▶ [GOAL OF THE EXERCISE]:
Return every record verbatim.

◆ ◆ ◆ ◆ ◆

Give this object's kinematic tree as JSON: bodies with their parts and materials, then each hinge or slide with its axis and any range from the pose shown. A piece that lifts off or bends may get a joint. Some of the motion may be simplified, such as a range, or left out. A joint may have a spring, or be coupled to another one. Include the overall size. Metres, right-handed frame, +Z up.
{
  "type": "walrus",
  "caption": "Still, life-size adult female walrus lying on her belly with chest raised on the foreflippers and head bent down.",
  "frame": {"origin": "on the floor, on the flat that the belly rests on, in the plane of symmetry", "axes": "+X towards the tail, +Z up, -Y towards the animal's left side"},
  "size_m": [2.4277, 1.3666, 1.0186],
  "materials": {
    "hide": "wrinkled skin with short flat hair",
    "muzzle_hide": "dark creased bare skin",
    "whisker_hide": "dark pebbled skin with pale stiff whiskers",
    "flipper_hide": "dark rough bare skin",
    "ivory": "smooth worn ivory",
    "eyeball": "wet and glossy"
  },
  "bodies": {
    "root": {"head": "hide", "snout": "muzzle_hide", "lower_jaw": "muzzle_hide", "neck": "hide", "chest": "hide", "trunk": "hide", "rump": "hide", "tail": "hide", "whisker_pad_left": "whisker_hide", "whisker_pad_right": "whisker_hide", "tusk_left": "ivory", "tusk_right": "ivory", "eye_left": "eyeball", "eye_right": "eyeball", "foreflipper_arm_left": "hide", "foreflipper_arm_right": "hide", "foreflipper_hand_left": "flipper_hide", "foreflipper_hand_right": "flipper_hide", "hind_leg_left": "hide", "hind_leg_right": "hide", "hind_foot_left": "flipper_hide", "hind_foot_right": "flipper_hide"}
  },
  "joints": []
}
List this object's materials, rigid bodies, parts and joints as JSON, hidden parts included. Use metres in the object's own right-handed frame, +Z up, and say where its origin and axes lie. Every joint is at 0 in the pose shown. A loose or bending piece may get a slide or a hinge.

◆ ◆ ◆ ◆ ◆

▶ [SOLUTION]:
Give this object's kinematic tree as JSON: bodies with their parts and materials, then each hinge or slide with its axis and any range from the pose shown. A piece that lifts off or bends may get a joint. Some of the motion may be simplified, such as a range, or left out. A joint may have a spring, or be coupled to another one. Include the overall size. Metres, right-handed frame, +Z up.
{
  "type": "walrus",
  "caption": "Still, life-size adult female walrus lying on her belly with chest raised on the foreflippers and head bent down.",
  "frame": {"origin": "on the floor, on the flat that the belly rests on, in the plane of symmetry", "axes": "+X towards the tail, +Z up, -Y towards the animal's left side"},
  "size_m": [2.4277, 1.3666, 1.0186],
  "materials": {
    "hide": "wrinkled skin with short flat hair",
    "muzzle_hide": "dark creased bare skin",
    "whisker_hide": "dark pebbled skin with pale stiff whiskers",
    "flipper_hide": "dark rough bare skin",
    "ivory": "smooth worn ivory",
    "eyeball": "wet and glossy"
  },
  "bodies": {
    "root": {"head": "hide", "snout": "muzzle_hide", "lower_jaw": "muzzle_hide", "neck": "hide", "chest": "hide", "trunk": "hide", "rump": "hide", "tail": "hide", "whisker_pad_left": "whisker_hide", "whisker_pad_right": "whisker_hide", "tusk_left": "ivory", "tusk_right": "ivory", "eye_left": "eyeball", "eye_right": "eyeball", "foreflipper_arm_left": "hide", "foreflipper_arm_right": "hide", "foreflipper_hand_left": "flipper_hide", "foreflipper_hand_right": "flipper_hide", "hind_leg_left": "hide", "hind_leg_right": "hide", "hind_foot_left": "flipper_hide", "hind_foot_right": "flipper_hide"}
  },
  "joints": []
}
List this object's materials, rigid bodies, parts and joints as JSON, hidden parts included. Use metres in the object's own right-handed frame, +Z up, and say where its origin and axes lie. Every joint is at 0 in the pose shown. A loose or bending piece may get a slide or a hinge.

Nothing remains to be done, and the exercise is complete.